** Brief **
Look through the data below and count each line where the word "this" appears. Reply with the count alone.

■ ■ ■

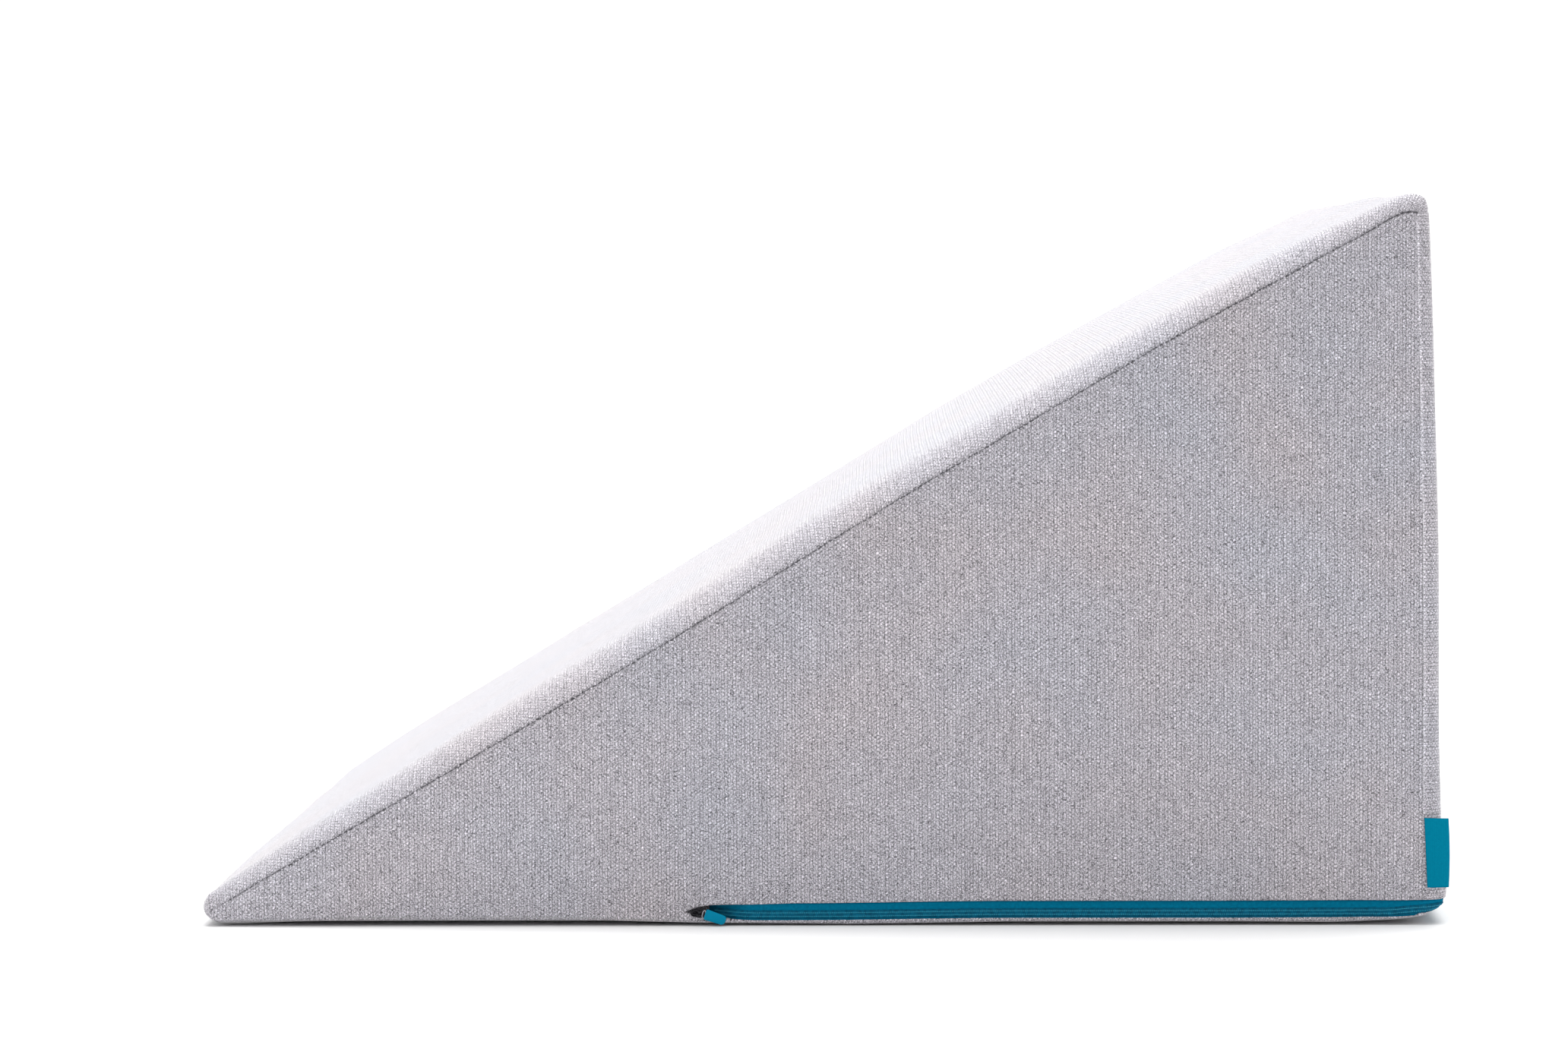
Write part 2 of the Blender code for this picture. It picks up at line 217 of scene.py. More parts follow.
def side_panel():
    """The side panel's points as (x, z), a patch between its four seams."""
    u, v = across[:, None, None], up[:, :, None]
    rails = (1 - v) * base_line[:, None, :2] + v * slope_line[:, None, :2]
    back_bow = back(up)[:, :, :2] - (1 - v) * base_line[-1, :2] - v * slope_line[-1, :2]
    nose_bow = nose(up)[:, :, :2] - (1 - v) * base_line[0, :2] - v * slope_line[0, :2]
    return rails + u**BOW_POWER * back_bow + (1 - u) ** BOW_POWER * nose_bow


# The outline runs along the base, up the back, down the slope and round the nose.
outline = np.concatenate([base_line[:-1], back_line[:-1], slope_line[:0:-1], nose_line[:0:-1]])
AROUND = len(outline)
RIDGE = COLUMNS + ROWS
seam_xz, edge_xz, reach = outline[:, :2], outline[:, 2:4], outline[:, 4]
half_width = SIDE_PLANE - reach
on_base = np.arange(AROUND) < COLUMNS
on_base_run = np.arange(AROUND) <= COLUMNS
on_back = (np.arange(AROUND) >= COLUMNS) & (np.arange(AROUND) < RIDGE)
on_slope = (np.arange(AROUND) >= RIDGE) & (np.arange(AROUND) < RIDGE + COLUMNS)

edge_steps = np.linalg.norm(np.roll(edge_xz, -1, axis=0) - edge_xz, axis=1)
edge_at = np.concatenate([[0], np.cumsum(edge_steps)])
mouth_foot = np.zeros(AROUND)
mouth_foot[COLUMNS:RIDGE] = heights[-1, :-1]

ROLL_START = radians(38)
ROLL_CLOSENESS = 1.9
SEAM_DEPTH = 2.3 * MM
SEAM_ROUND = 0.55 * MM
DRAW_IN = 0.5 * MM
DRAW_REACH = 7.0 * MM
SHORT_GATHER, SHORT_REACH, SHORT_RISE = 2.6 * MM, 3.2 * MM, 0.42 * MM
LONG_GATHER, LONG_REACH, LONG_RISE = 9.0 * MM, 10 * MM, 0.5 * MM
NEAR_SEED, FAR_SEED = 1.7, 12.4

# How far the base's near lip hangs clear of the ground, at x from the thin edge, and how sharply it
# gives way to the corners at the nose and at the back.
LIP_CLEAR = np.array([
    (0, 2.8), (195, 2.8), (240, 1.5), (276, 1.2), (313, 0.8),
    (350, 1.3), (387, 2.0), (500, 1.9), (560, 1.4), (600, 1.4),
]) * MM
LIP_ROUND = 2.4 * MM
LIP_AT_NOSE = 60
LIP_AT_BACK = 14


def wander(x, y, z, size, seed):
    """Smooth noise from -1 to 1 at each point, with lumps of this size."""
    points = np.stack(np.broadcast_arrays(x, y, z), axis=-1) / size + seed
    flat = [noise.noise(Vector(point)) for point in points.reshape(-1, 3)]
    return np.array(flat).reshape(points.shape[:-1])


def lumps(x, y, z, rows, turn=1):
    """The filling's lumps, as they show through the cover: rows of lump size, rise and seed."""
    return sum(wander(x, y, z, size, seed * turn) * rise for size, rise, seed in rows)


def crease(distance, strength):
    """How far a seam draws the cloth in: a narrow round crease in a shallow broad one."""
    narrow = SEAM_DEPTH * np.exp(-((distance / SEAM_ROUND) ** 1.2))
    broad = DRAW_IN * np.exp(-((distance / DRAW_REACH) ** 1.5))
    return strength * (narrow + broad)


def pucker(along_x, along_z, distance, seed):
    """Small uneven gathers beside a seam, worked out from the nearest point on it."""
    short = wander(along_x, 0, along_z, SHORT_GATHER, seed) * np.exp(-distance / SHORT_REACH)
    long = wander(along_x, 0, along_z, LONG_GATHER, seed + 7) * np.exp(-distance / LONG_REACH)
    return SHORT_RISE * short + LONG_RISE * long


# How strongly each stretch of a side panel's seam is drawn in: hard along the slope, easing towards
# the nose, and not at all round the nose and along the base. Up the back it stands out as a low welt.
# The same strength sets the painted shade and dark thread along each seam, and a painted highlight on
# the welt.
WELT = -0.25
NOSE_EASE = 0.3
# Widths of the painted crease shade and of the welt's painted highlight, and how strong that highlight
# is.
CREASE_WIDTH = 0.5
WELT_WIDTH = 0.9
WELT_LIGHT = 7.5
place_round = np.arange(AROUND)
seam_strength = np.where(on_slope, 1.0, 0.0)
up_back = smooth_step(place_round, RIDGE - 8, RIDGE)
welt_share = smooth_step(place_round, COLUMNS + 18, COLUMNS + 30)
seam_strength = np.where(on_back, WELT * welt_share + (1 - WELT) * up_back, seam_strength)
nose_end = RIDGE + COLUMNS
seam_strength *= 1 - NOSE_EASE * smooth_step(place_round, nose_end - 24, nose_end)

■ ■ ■

** Written reply **
2